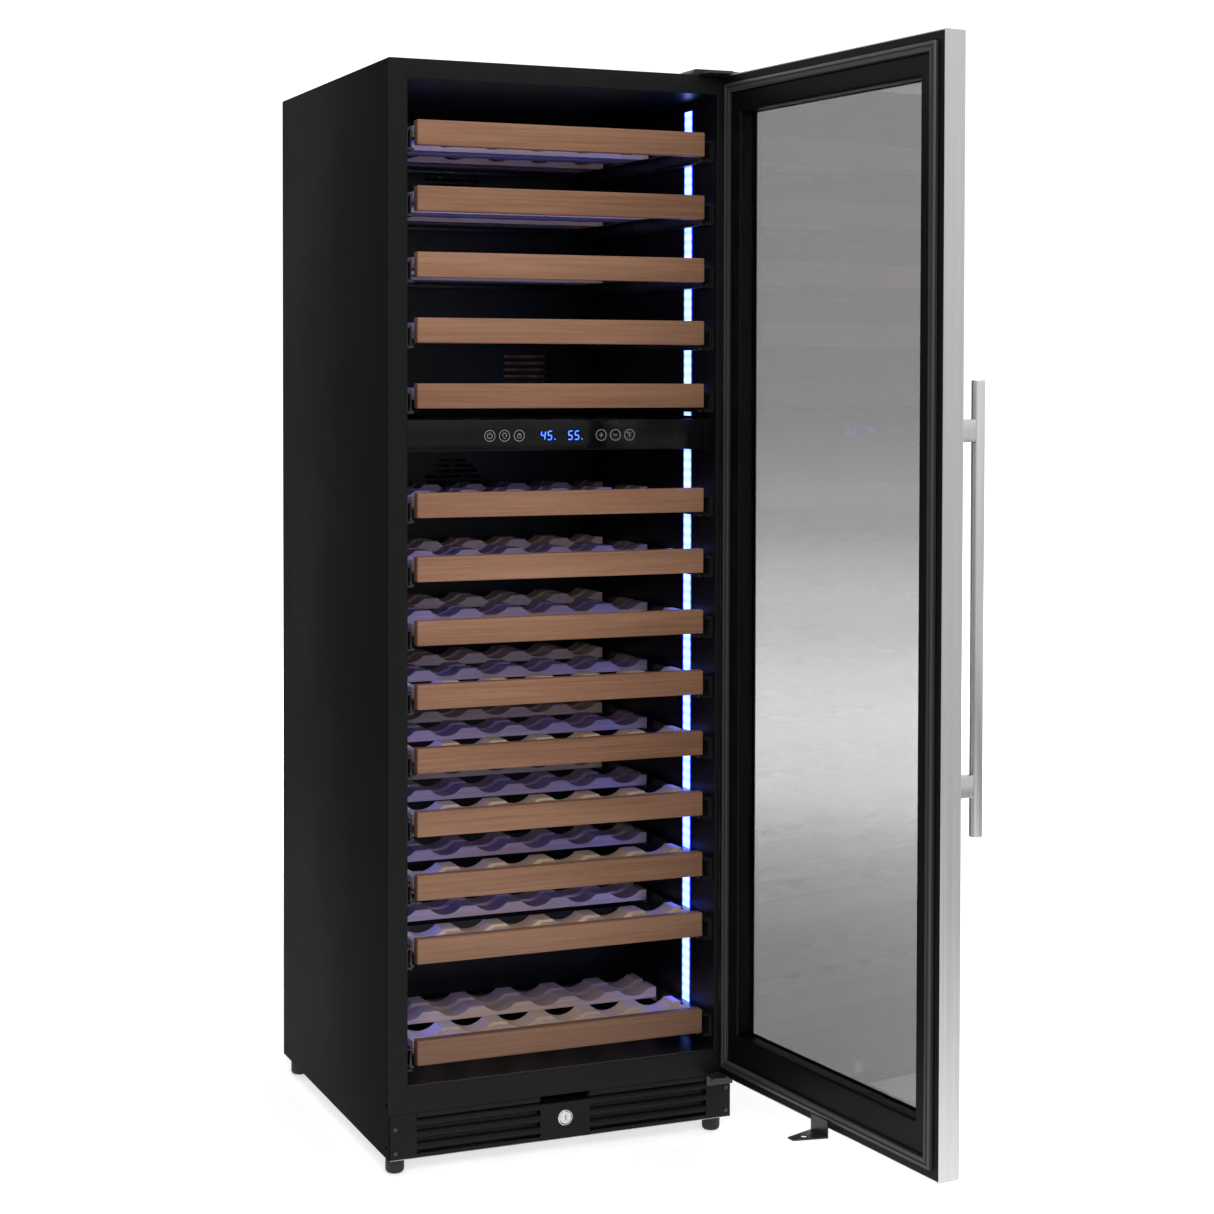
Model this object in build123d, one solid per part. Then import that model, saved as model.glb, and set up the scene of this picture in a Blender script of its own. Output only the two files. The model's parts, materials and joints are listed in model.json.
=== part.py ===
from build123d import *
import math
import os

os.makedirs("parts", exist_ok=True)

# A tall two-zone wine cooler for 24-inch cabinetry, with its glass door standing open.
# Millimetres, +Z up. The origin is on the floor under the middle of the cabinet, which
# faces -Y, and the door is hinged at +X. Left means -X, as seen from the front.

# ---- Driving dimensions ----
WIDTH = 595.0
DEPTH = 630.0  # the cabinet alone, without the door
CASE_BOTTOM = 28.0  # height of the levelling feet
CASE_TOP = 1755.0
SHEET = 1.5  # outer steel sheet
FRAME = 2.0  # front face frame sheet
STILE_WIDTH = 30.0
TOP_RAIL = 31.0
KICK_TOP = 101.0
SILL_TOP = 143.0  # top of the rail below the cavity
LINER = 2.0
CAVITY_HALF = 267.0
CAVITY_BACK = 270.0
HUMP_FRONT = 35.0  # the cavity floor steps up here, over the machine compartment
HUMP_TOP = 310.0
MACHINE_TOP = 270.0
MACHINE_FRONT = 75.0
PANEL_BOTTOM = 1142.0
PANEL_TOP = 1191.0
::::
● **EXERCISE TASK**: Restate the listing in full, word for word.

● **RESPONSE TO THIS TASK**:
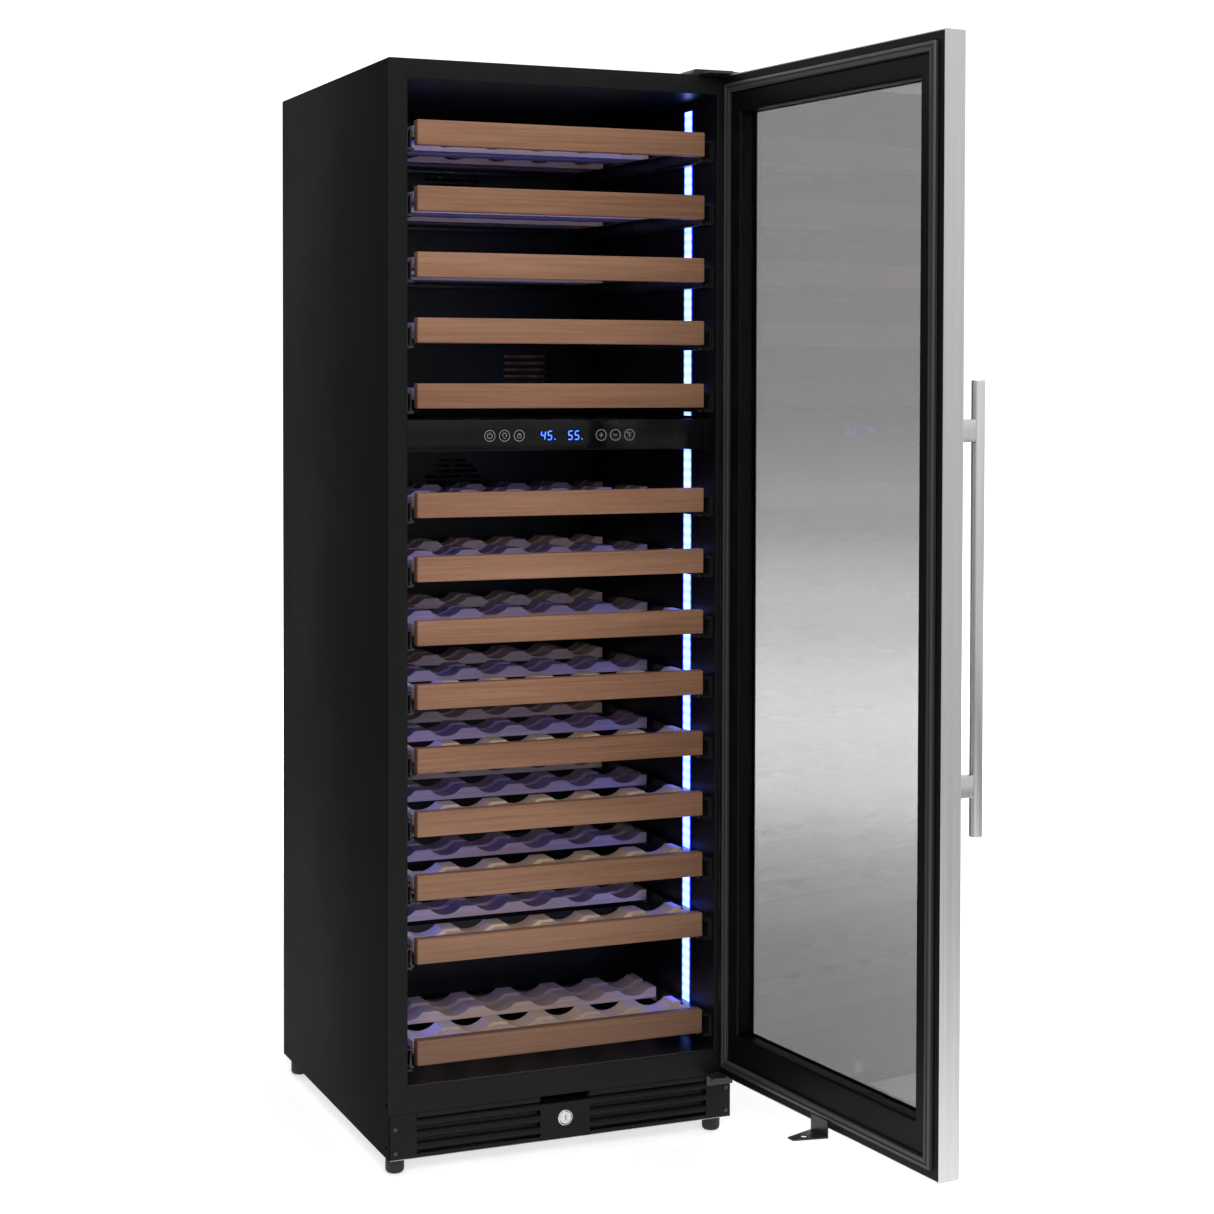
Model this object in build123d, one solid per part. Then import that model, saved as model.glb, and set up the scene of this picture in a Blender script of its own. Output only the two files. The model's parts, materials and joints are listed in model.json.
=== part.py ===
from build123d import *
import math
import os

os.makedirs("parts", exist_ok=True)

# A tall two-zone wine cooler for 24-inch cabinetry, with its glass door standing open.
# Millimetres, +Z up. The origin is on the floor under the middle of the cabinet, which
# faces -Y, and the door is hinged at +X. Left means -X, as seen from the front.

# ---- Driving dimensions ----
WIDTH = 595.0
DEPTH = 630.0  # the cabinet alone, without the door
CASE_BOTTOM = 28.0  # height of the levelling feet
CASE_TOP = 1755.0
SHEET = 1.5  # outer steel sheet
FRAME = 2.0  # front face frame sheet
STILE_WIDTH = 30.0
TOP_RAIL = 31.0
KICK_TOP = 101.0
SILL_TOP = 143.0  # top of the rail below the cavity
LINER = 2.0
CAVITY_HALF = 267.0
CAVITY_BACK = 270.0
HUMP_FRONT = 35.0  # the cavity floor steps up here, over the machine compartment
HUMP_TOP = 310.0
MACHINE_TOP = 270.0
MACHINE_FRONT = 75.0
PANEL_BOTTOM = 1142.0
PANEL_TOP = 1191.0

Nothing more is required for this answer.